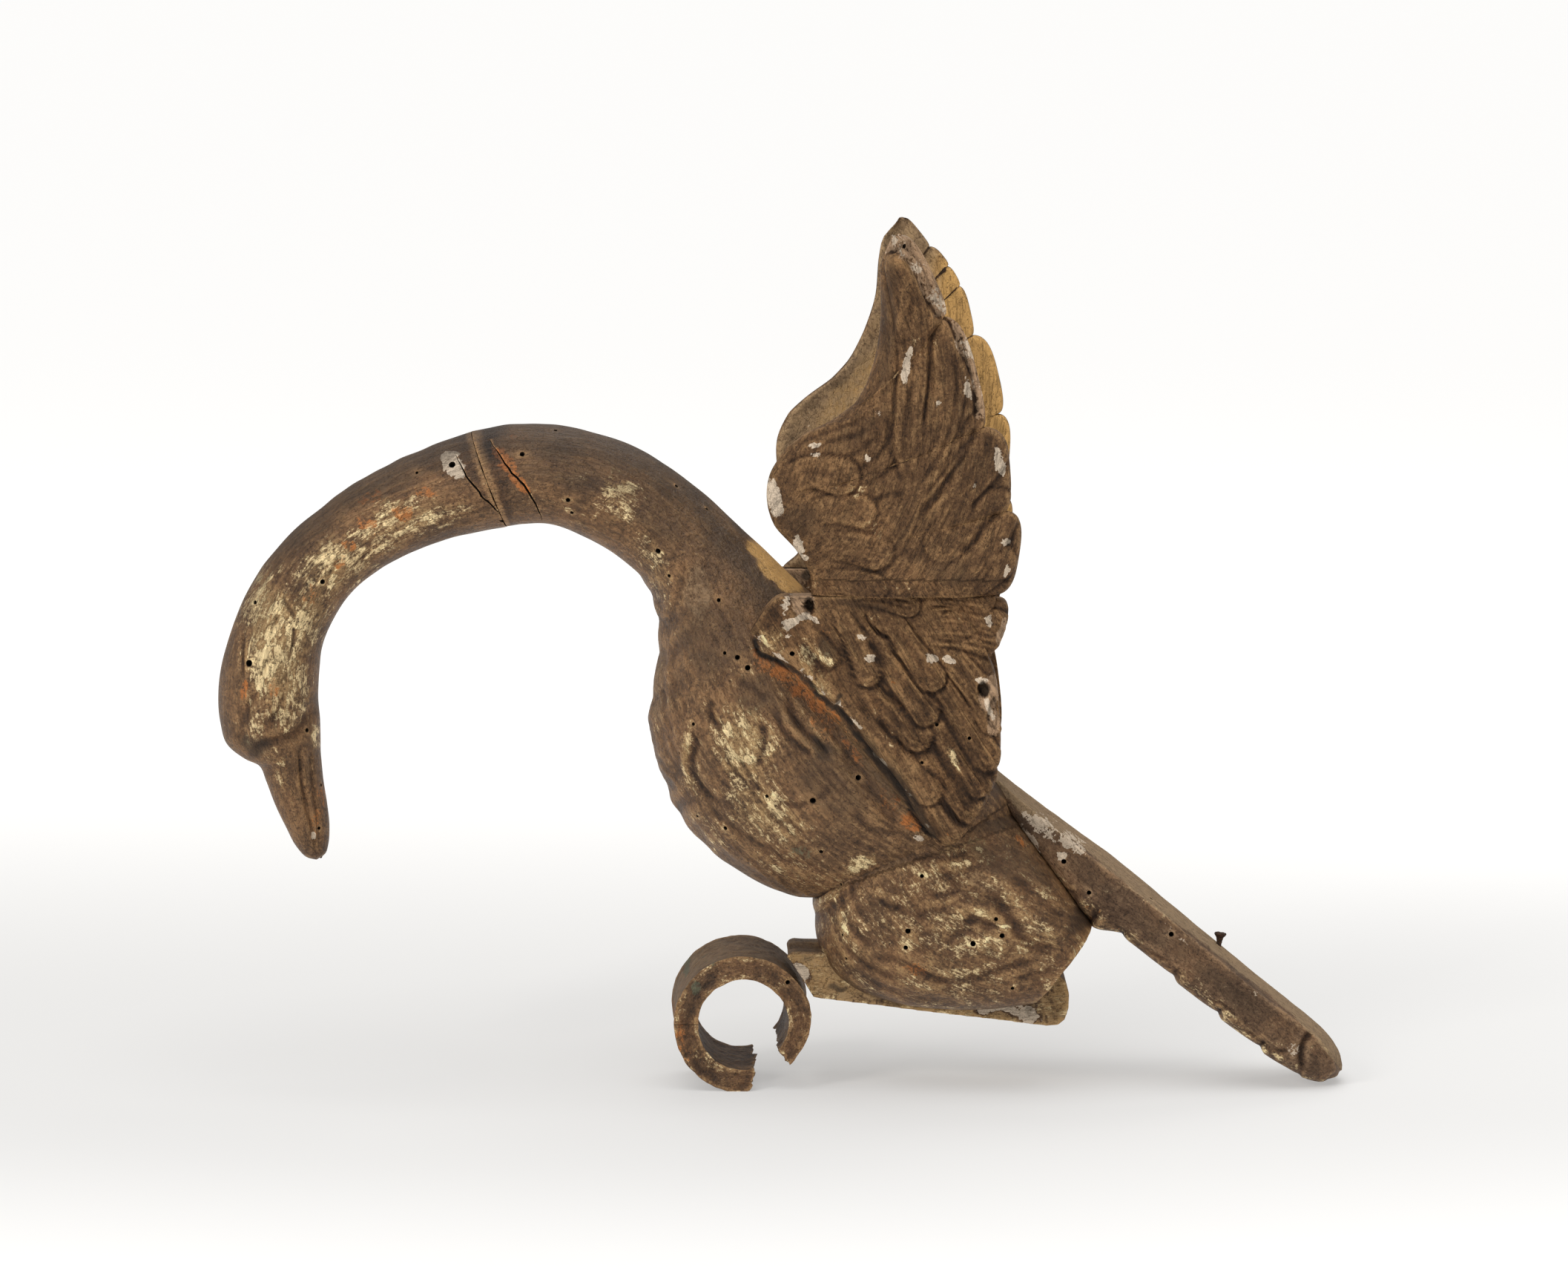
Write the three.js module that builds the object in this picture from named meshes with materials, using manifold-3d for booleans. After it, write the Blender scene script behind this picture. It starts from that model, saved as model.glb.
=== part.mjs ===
// Gilded wooden swan: a carved fragment with a long bent neck, raised wings and a broken scroll under it.
// Millimetres. +X runs from the head to the tail, +Y to the swan's right, +Z up. The swan stands on the
// lowest part of its broken scroll ring and on the tip of its tail, and the origin is under its middle.
import * as THREE from 'three';
import { mergeVertices } from 'three/addons/utils/BufferGeometryUtils.js';
import Module from 'manifold-3d';

const wasm = await Module();
wasm.setup();

const fittingGap = 0.3;
// The drawing's x at the middle of the swan's length, which becomes the origin.
const middleOfLength = 0.9;

// A station is one cross-section: its back and front edge points in the side view, the half width across,
// how square its back and front halves are (2 is round), and where it is widest (-1 front, 1 back).
function station(back, front, halfWidth, { square = 2, squareFront = 2, widest = 0 } = {}) {
  return [...back, ...front, halfWidth, square, squareFront, widest];
}

const headStations = [
  station([-188.4, 91.2], [-187.2, 91.6], 2.2),
  station([-191.8, 92.0], [-184.8, 93.2], 4.6),
  station([-196.3, 96.6], [-183.3, 97.2], 7.2),
  station([-200.4, 104.5], [-182.8, 105.0], 9.4),
  station([-204.6, 113.5], [-183.6, 114.0], 10.8),
  station([-208.2, 123.5], [-185.0, 124.0], 12.0),
  station([-211.0, 129.8], [-185.6, 130.4], 13.2),
  station([-217.0, 132.8], [-186.0, 135.2], 15.4),
  station([-223.6, 138.2], [-186.0, 140.8], 17.6),
  station([-226.4, 147.0], [-186.2, 148.6], 19.4),
  station([-227.2, 158.0], [-186.8, 159.0], 20.0),
  station([-225.6, 171.6], [-186.2, 169.6], 19.6),
  station([-220.4, 188.4], [-184.6, 179.4], 18.8),
  station([-211.8, 206.0], [-180.2, 190.0], 17.8),
  station([-199.2, 222.6], [-173.4, 199.6], 17.2),
  station([-183.0, 236.2], [-162.6, 208.6], 17.2),
  station([-165.8, 248.0], [-148.4, 216.2], 17.6),
  station([-146.2, 257.4], [-131.4, 222.6], 18.4),
  station([-124.2, 265.2], [-110.0, 227.0], 19.4),
];

const breastStations = [
  station([-123.9, 265.4], [-109.6, 227.2], 19.4),
  station([-105.6, 268.4], [-103.0, 228.0], 20.0),
  station([-84.5, 267.2], [-91.0, 227.4], 20.2),
  station([-61.8, 260.6], [-78.5, 222.6], 20.8),
  station([-43.2, 250.2], [-66.0, 215.6], 21.6),
  station([-25.4, 235.8], [-55.4, 206.2], 23.4, { square: 2.1 }),
  station([-9.4, 220.2], [-49.8, 193.4], 28.0, { square: 2.4 }),
  station([5.8, 205.2], [-48.8, 178.0], 34.0, { square: 3.0 }),
  station([22.0, 189.4], [-51.0, 162.0], 40.0, { square: 3.6, widest: 0.1 }),
  station([40.0, 171.8], [-52.8, 146.0], 44.6, { square: 4.0, widest: 0.15 }),
  station([58.0, 154.4], [-48.8, 129.6], 46.8, { square: 4.2, widest: 0.2 }),
  station([74.0, 139.0], [-40.0, 109.4], 47.0, { square: 4.0, widest: 0.2 }),
  station([86.0, 127.2], [-24.4, 92.4], 45.4, { square: 3.4, widest: 0.15 }),
  station([93.0, 118.0], [-3.0, 79.8], 41.0, { square: 3.0, widest: 0.1 }),
  station([94.0, 108.0], [14.0, 76.4], 33.0, { square: 2.6 }),
  station([84.0, 100.0], [32.0, 80.0], 22.0),
  station([66.0, 93.0], [52.0, 88.0], 7.0),
];

const rumpStations = [
  station([52.0, 112.0], [25.0, 94.0], 20.0),
  station([62.0, 124.0], [16.6, 82.0], 31.0, { square: 2.4, squareFront: 2.4 }),
  station([74.0, 131.0], [14.6, 68.0], 38.0, { square: 2.6, squareFront: 2.6 }),
  station([85.0, 125.0], [17.4, 53.4], 41.4, { square: 2.8, squareFront: 2.8 }),
  station([95.0, 112.6], [27.0, 41.4], 42.6, { square: 2.8, squareFront: 2.8 }),
  station([104.6, 99.4], [45.0, 34.4], 43.0, { square: 2.8, squareFront: 2.8 }),
  station([112.6, 88.4], [66.0, 31.8], 42.4, { square: 2.8, squareFront: 2.8 }),
  station([120.0, 78.0], [85.4, 31.8], 40.6, { square: 2.8, squareFront: 2.8 }),
  station([127.0, 67.6], [100.8, 34.2], 38.0, { square: 2.8, squareFront: 2.8 }),
];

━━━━

* _EXERCISE AIM_:
Your answer should be a single number: the count of lines in the material above that contain "part".

* _TASK ANSWER_:
2